Throughout their study, Leung’s team spent time inspecting legal states’ regulations and requirements for cannabis contaminants. They found that state health agencies implemented a broad scope of standards to assess specific contaminants and the threshold at which contaminants become dangerous—a limit referred to as “action levels.” “There was more inconsistency in cannabis-borne contaminant regulation as compared with other agricultural commodities,” wrote the researchers.
Only 23 of 36 Legal Cannabis States Regulated Four Categories of Contaminants
In the 36 states that had legalized recreational or medical cannabis use as of May 2022, 679 contaminants were regulated. The list of contaminants includes:
- 551 pesticides
- 74 solvents
- 21 microbes
- 12 inorganic compounds
- 5 fungal toxins
- 16 unnamed contaminants
Just 23 of the 36 legal states regulated pesticides, inorganics, solvents, and microbes/mycotoxins, the four main categories of contaminants. Those states also pinpointed each contaminant’s action level. The report goes on to say that cannabis contaminants were regulated in just one, two, or three categories by eight states.

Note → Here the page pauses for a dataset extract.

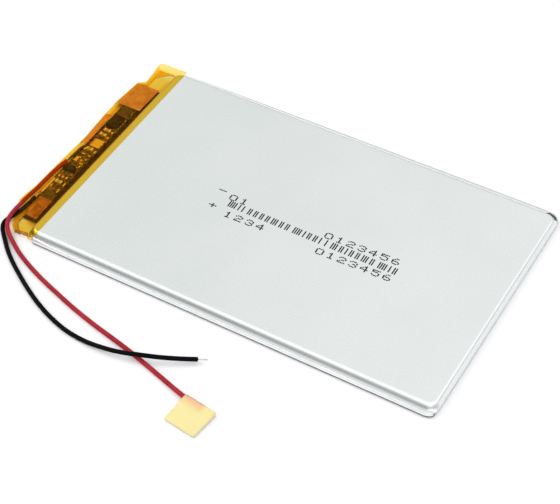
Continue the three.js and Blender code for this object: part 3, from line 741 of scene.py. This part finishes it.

To determine whether or not cannabis products were produced in accordance with state guidelines, testing results were plucked from 3,760 extract samples and 5,654 flower samples at one California testing facility. Their research led them to discover that 5.1% of all cannabis samples failed testing. As per the results, 2.3% failed for flower and 9.2% for extracts.
Taking all of the findings into account, the team emphasized “an urgent need for a unified regulatory approach to mitigate the public health risk of cannabis contamination at a national level” and a “national-level guideline on the contaminant regulations of cannabis.” The guideline, the team says, “should be based on human health risk assessment methodologies consistent with other agricultural and food commodities.”
“With the constraints faced by federal agencies in regulating an illegal Schedule I substance, we think this effort should involve the analytical science community, the medical community, and multi-state trade collaboratives,” it says. “This two-tier approach may provide a science-based solution to mitigate the health hazards of cannabis contaminants in an expanding U.S. cannabis market.”
“Given the existing knowledge gaps regarding cannabis contamination toxicity and exposure, this effort would require federal and state support to advance the toxicological and epidemiological research of cannabis-borne contaminants, particularly in susceptible patient populations with medical conditions,” the study concludes.